I am trying to query on my data set with composite query.
Here is my Query 1:
curl -X POST "localhost:9200/index1-202103/_search?size=0&pretty" -H 'Content-Type: application/json' -d'
{
"query": {"bool": {"filter": [{ "range": { "date": {"gte": "20210330", "lte":"20210330"} }},{ "term": { "userid": "16114" }},{"exists": {"field": "opens"}},{"exists": {"field": "tags"}}]}},
"aggs" : {
"my_buckets" : {
"composite": {
"sources": [
{ "from_domain_wise": { "terms": {"field": "domain" } } },
{ "msp_wise": { "terms": {"field": "msp" } } },
{ "fromaddress_wise": { "terms": {"field": "fromaddress" } } },
{ "tag_wise": { "terms": {"field": "tags" } } },
{ "rate_over_time" : { "date_histogram" : { "field" : "opens.time", "interval" : "1h" } } }
]
}
}
}
}'
Query 2
curl -X POST "localhost:9200/index1-202103/_search?size=0&pretty" -H 'Content-Type: application/json' -d'
{
"query": {"bool": {"filter": [{ "range": { "date": {"gte": "20210330", "lte":"20210330"} }},{ "term": { "userid": "16114" }},{"exists": {"field": "opens"}},{"exists": {"field": "tags"}}]}},
"aggs" : {
"my_buckets" : {
"composite": {
"sources": [
{ "from_domain_wise": { "terms": {"field": "domain" } } },
{ "msp_wise": { "terms": {"field": "msp" } } },
{ "fromaddress_wise": { "terms": {"field": "fromaddress" } } },
{ "tag_wise": { "terms": {"field": "tags" } } },
]
},
"aggs": { "rate_over_time" : { "date_histogram" : { "field" : "opens.time", "interval" : "1h" } } }
}
}
}'
Both results gives output for date histogram with different counts.

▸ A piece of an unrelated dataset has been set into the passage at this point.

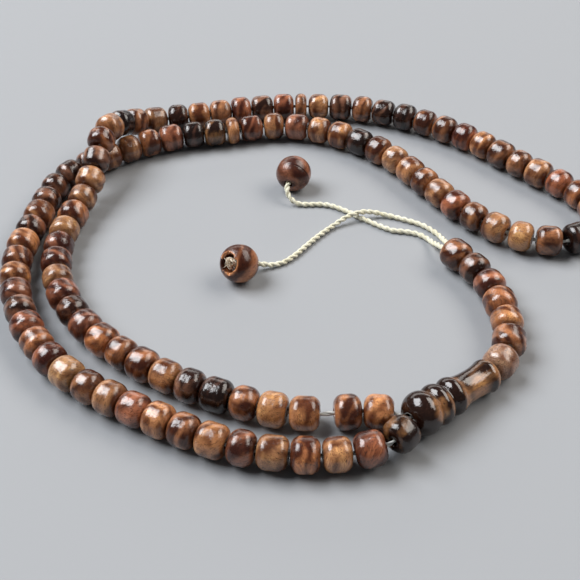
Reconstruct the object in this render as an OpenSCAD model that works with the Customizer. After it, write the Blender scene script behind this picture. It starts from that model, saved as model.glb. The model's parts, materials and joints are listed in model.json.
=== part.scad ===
/* [Loop beads] */
// Widest diameter of a loop bead
bead_d = 6; // [5.6:0.1:6]
// Mean length of a loop bead along its bore
bead_len = 4.85; // [4.5:0.05:4.85]
// How much one hand-turned bead differs in length from the next, as a fraction
len_spread = 0.06; // [0:0.01:0.06]
// How much one hand-turned bead differs in diameter from the next, as a fraction
size_spread = 0.025; // [0:0.005:0.025]
// Mean radius of a loop bead's two round shoulders, as a fraction of its diameter
shoulder_share = 0.29; // [0.26:0.01:0.3]
// How much one bead's shoulders differ from the next's, as a fraction
shoulder_spread = 0.1; // [0:0.01:0.1]
// Diameter of every loop bead's bore
bore_d = 1.6; // [1.5:0.1:1.8]
// Free string between the second and third beads, which the first two can slide along
slack = 2.2; // [1.8:0.1:2.2]

/* [Spacer discs] */
// Diameter of the two discs that divide the loop in three
disc_d = 6.1; // [5.6:0.1:6.2]
// Thickness of a disc
disc_len = 2.7; // [2:0.1:2.8]

/* [Leader bead] */
// Radius of the rounded head that both ends of the loop run into
head_r = 3.85; // [3.7:0.05:3.9]
// Radius of the second ring
ring_r = 3.65; // [3.5:0.05:3.65]
// Radius of the third ring
collar_r = 3.4; // [3.2:0.05:3.4]
// Radius at the waist
waist_r = 2.65; // [2.3:0.05:2.7]
// Radius of the flared end
flare_r = 3.05; // [2.9:0.05:3.1]
// Diameter of the bore for the doubled string
leader_bore_d = 2.2; // [2.1:0.1:2.4]

/* [Tail] */
// Diameter of a twisted end cord
cord_d = 1.1; // [0.9:0.1:1.2]
// Diameter of the loop string
string_d = 0.8; // [0.6:0.1:0.9]
// Diameter of the doubled cord inside the tail beads
inner_cord_d = 1.5; // [1.2:0.1:1.6]
// Diameter of the bores in the tail beads
tail_bore_d = 2; // [1.9:0.1:2.2]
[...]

When I checked, my findings were that Query1 is counting opens.time (FORMAT: 2021-03-30 15:15:45) fields duplicate values also whereas Query2 is counting opens.time only once if hour is same in single doc. opens.time store array of objects. Can anyone please explain why my query is behaving like this inspite of both the queries goal is same. I want result which Query2 gives and not Query1 results.